I'm a little confused by the posts that are attacking me for not being "supportive of my man," so to speak, after working two-part time jobs and attending school for the past three years....just where, when and how was I supposed to do this...isn't it a two-way street? I mean, I'm getting the impression I should be at the door holding his slippers every evening...I am not a stay-at-home wife. I love and support him, but if he'd like a cocker spaniel, then oh-BOY did he get the wrong girl

A few of the posts here smack of the he cheated on you because you MADE him do it mentality and I don't buy that. Yes, we are in this together, and I am certainly not abdicating my level of responsibility in this situation. But I won't....won't....take full responsibility because I have not "been attending to his needs". That's archaic.

Just a few points...

He never followed through by helping around the house, at all, which to me says though he verbally "supported" me, he didn't follow through with much else,

These are certainly not "new friends",

I never, ever walked in the door and demand things return to the way they were, nor did I "neglect" the relationship. All of the spare time I had (which wasn't much) went to him. When he had time for me.

And things...um...haven't worked out for us..I'm perplexed by this statement.

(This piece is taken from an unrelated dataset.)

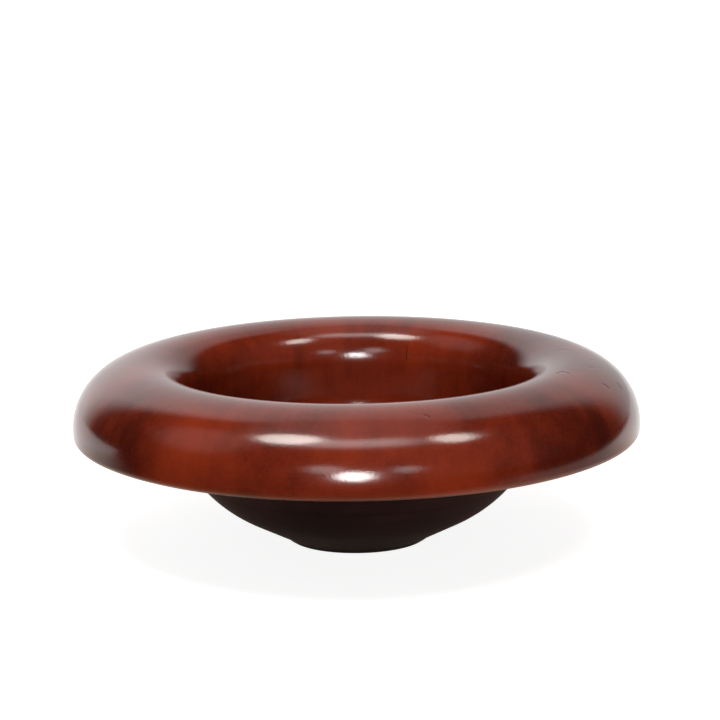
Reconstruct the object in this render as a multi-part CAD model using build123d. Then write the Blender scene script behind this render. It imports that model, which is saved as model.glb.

I'm a little confused by the posts that are attacking me for not being "supportive of my man," so to speak, after working two-part time jobs and attending school for the past three years....just where, when and how was I supposed to do this...isn't it a two-way street? I mean, I'm getting the impression I should be at the door holding his slippers every evening...I am not a stay-at-home wife. I love and support him, but if he'd like a cocker spaniel, then oh-BOY did he get the wrong girl

A few of the posts here smack of the he cheated on you because you MADE him do it mentality and I don't buy that. Yes, we are in this together, and I am certainly not abdicating my level of responsibility in this situation. But I won't....won't....take full responsibility because I have not "been attending to his needs". That's archaic.

You've misinterpreted my post. I'm not saying you should be at his beck and call, or that you weren't fulfilling your "womanly duties" or whathaveyou. And I'm not sayihg you didn't do the right thing for yourself at the time, or that you shouldn't have taken on so much of a burden over the past couple years.

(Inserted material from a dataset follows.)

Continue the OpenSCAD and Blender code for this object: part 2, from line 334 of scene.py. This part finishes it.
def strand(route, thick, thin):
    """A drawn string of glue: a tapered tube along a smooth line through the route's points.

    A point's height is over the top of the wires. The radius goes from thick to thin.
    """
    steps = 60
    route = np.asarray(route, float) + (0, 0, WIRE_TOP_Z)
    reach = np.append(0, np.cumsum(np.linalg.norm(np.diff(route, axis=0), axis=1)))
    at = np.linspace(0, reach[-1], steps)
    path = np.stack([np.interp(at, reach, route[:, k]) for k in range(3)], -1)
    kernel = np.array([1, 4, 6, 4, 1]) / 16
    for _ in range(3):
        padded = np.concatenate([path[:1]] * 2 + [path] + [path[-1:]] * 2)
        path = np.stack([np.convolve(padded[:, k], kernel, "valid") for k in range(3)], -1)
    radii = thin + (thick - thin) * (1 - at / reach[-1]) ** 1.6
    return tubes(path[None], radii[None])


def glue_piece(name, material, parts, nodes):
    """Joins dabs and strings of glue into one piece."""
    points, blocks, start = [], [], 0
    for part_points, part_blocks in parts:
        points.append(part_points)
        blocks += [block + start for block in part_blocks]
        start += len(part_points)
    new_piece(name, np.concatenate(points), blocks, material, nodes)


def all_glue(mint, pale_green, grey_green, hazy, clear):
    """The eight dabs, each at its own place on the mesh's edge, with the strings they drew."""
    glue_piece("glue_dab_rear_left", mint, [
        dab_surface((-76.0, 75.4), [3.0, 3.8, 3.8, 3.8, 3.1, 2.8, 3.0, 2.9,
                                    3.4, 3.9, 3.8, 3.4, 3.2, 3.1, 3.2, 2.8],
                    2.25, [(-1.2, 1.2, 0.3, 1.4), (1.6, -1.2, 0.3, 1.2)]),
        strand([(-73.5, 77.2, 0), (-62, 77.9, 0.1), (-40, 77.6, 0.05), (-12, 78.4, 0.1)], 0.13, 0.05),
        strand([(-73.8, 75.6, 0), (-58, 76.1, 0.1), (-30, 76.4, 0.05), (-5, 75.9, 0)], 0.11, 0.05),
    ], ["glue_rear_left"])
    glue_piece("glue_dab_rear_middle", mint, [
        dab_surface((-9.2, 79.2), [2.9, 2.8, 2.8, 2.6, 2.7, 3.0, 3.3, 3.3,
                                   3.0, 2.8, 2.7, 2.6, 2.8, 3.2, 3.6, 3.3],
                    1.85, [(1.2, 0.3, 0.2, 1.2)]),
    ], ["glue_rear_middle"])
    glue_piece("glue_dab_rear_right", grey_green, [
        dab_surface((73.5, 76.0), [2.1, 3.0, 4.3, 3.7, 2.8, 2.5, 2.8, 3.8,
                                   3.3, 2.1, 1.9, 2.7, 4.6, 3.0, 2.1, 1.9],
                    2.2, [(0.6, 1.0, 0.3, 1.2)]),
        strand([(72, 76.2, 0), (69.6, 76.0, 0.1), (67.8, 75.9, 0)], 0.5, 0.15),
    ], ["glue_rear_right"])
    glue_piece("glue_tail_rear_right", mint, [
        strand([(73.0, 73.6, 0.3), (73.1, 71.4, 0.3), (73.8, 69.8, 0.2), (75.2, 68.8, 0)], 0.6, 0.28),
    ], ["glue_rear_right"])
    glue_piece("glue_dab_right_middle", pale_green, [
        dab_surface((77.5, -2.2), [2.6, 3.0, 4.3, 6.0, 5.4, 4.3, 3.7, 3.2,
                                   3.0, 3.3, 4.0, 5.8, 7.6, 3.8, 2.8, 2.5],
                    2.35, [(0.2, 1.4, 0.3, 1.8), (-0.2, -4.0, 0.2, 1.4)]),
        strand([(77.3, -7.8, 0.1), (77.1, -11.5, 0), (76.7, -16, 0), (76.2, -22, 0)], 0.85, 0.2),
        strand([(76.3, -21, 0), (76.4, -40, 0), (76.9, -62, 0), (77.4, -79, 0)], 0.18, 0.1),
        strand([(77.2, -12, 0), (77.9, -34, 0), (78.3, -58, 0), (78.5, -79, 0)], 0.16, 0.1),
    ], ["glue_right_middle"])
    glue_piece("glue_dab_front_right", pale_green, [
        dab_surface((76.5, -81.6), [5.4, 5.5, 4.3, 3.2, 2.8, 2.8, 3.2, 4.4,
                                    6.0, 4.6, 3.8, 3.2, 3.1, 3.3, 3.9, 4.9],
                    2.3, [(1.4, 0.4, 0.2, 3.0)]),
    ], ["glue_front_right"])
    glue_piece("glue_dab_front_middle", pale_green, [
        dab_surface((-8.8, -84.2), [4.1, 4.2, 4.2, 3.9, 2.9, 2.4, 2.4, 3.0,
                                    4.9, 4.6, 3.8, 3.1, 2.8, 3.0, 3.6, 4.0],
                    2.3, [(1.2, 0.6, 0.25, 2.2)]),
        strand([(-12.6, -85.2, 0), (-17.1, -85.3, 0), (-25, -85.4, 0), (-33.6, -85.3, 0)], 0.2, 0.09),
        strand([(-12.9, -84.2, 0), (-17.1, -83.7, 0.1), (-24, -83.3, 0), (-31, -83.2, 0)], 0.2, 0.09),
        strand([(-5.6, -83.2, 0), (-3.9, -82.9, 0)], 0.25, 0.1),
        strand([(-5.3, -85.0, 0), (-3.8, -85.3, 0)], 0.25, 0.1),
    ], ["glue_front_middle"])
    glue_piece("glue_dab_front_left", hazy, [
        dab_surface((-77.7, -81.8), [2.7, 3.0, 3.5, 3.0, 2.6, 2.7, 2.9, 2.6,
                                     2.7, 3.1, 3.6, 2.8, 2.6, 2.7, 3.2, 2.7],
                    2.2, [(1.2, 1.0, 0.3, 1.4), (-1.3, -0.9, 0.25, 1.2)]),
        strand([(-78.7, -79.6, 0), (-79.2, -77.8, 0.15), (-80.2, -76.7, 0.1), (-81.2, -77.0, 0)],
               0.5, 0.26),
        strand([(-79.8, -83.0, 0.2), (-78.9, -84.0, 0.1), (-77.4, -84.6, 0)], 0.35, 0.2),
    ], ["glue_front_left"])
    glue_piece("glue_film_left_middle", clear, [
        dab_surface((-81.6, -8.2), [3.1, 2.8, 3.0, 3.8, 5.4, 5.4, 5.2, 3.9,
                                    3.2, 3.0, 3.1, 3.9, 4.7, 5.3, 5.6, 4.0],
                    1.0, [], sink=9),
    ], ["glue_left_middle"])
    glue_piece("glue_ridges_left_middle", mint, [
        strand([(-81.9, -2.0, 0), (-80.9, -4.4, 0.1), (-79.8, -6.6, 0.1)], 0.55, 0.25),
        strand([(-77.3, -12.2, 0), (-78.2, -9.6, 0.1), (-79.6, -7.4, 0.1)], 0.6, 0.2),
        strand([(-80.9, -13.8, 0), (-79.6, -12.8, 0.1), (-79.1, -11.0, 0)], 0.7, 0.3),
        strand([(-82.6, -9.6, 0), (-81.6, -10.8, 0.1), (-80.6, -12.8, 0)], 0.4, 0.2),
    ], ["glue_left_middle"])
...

All I am saying is that the past couple years could have put a strain on the relationship and on him, and that you should put some more effort into working on returning the relationship to it's former state. It won't happen overnight, but so long as he isn't cheating on you (and if he were you should leave him immediately), there is plenty of chance to save the relationship.

As far as housework is concerned, did you ever discuss this with him? Or did you begrudgingly take up all those duties while muttering under your breath about what he -should- be doing? Having a dialogue about the issue might help wonders... Or then again you might find out he was just looking for someone to replace his mommy.

In any event, if you want to save the relationship, and think it's worth saving, you have to work at it. If you don't think it's worth it, then leave. Nursing/Medical school can do this to a lot of relationships... Perhaps now that you've finished you need to take a step back and reevaluate things.